So I know there are still people that pasture breed horses. . . but I’m not sure how to find them. You know the part about never breed a horse unless you would be okay with a carbon copy of the mare? Well, I would be thrilled with one. But I’m not into that whole ai mess, and even live cover options, among quarter horses, seem to be limited. I’m willing to drive a pretty good ways, and I’m okay with a stallion that isn’t the flavor of the week, as long as he throws sound, pretty, good minded babies. Um, thinking maybe about breeding in 2019, so I’ve got some time to figure it out, I hope.
Well, consider that pasture breeding puts both mare and stallion at risk, AI is definitely a better mousetrap all around.
We hand and pasture bred forever, but AI was better for all once it was standard.
You can also get a better stallion thru AI than limiting yourself to what is available locally and as pasture breeding.
Not many want to risk their mares and stallion thru pasture breeding.
Even in TBs, that have to be naturally bred, hand breeding is the norm.
I am totally with Bluey. I won’t risk my mares to pasture breeding. All of our foals are AI babies. I am also leery of my horses being handled by others at breeding farms, live cover. I really just don’t want them gone from home. Way too picky on how I want them managed, so AI at home or Vet office suits me fine! Ha ha
AI is not that hard with qualified Vets or well trained personel who are really experienced in this area. Vet could come to you to bring semen and breed mare at home. You could also take mare to a breeding facility or farm, let them do the AI work for you and not risk herd injury to your mare. Boarding cost would be about the same as herd breeding. You can sure get a better stallion easier, doing AI, shipped semen, with much less stress to your mare. No driving with trailer miles and hours getting to the stallion, so money and time saved there.
I would imagine that no one who is breeding professionally would do pasture breeding. You would want more control over the process and want to limit possible injuries to either mare or stallion. People who own their own mares and stallion are more likely to pasture breed, but even if they had the level of stallion you wanted, that would mean putting your mare into an existing herd, and having her negotiate the new mare mean girl hierarchy.
Also if you pasture breed you often don’t know the due date very well. My friend pasture bred (nice mare, nice stallion, lovely foal, all good) and assumed the mare would have caught in the first month, but that expected due date rolled by and she just got bigger and bigger. And when she finally foaled, we calculated that it had taken her several months to catch. Whereas if the horse is hand bred or AI then you know the due date and you breed when the mare is in heat.
AI is so much safer for the horse then pasture breeding and even hand breeding unless it truely is an expert crew in a well managed facility.
The biggest problem with pasture breeding is reproductive parts infections for both followed by an unreceptive mare kicking the crap out of the stud when he tries to mount, sometimes getting the back legs and knocking him down. Or a stud roughing up a mare, hard biting along the crest and cracking her with a front hoof for example. And if there’s other mares in his harem?
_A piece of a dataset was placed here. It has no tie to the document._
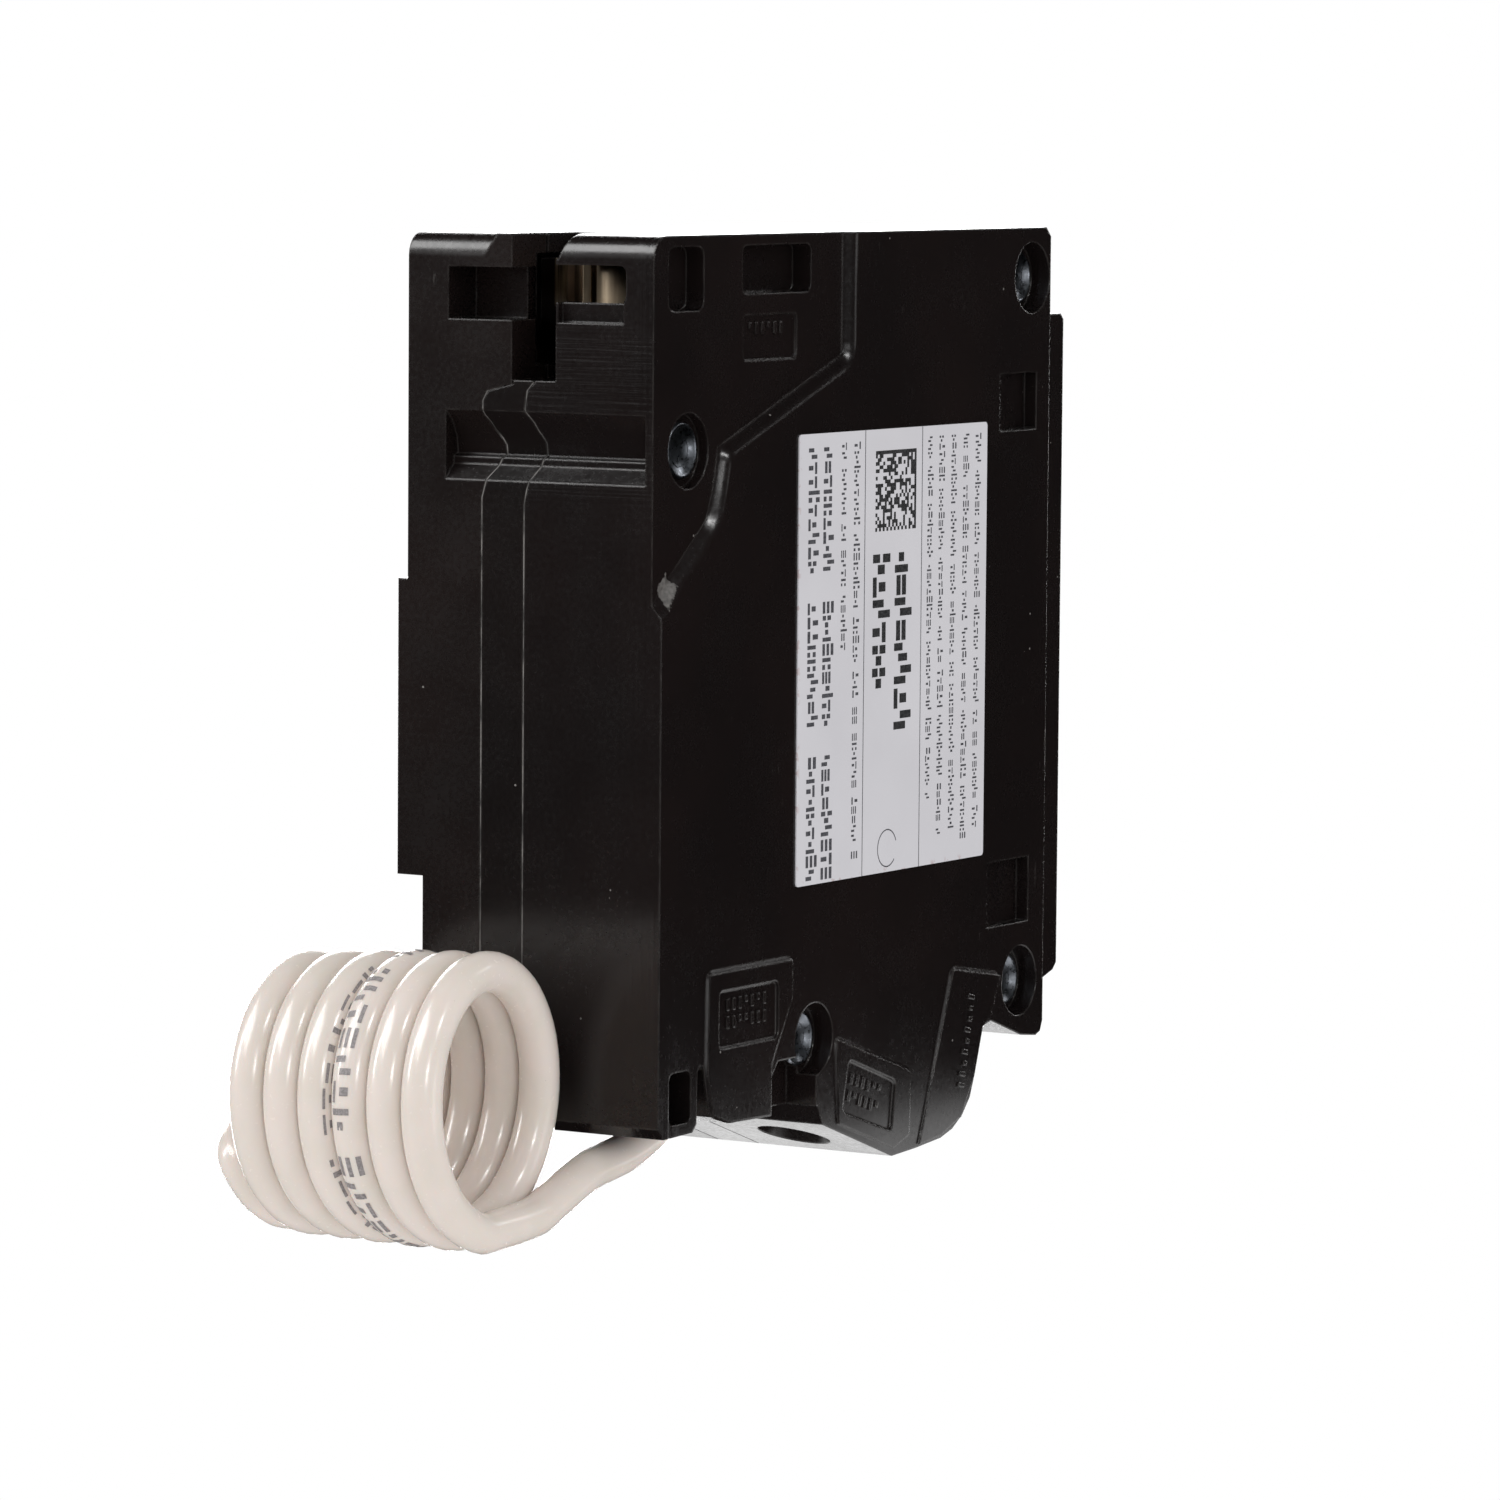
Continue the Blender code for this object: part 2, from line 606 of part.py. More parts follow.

You get them and their pecking order creating more injury risk.
I wouldn’t take the risk with a good mare and wouldn’t think anybody with a decent stud wants a strange mare moving in with him away from supervision. Even hand breeding can result in some of this if the handlers don’t know what they are doing.
Anyway, it’s so much safer all around, gets you access to a much better stud and might look like it costs more but it pays you back with a better quality foal, known conception date, very few or no pregnancy complicating infections and no possibility of injury by an overeager or clumsy stud or mare who acted ready but changed her mind.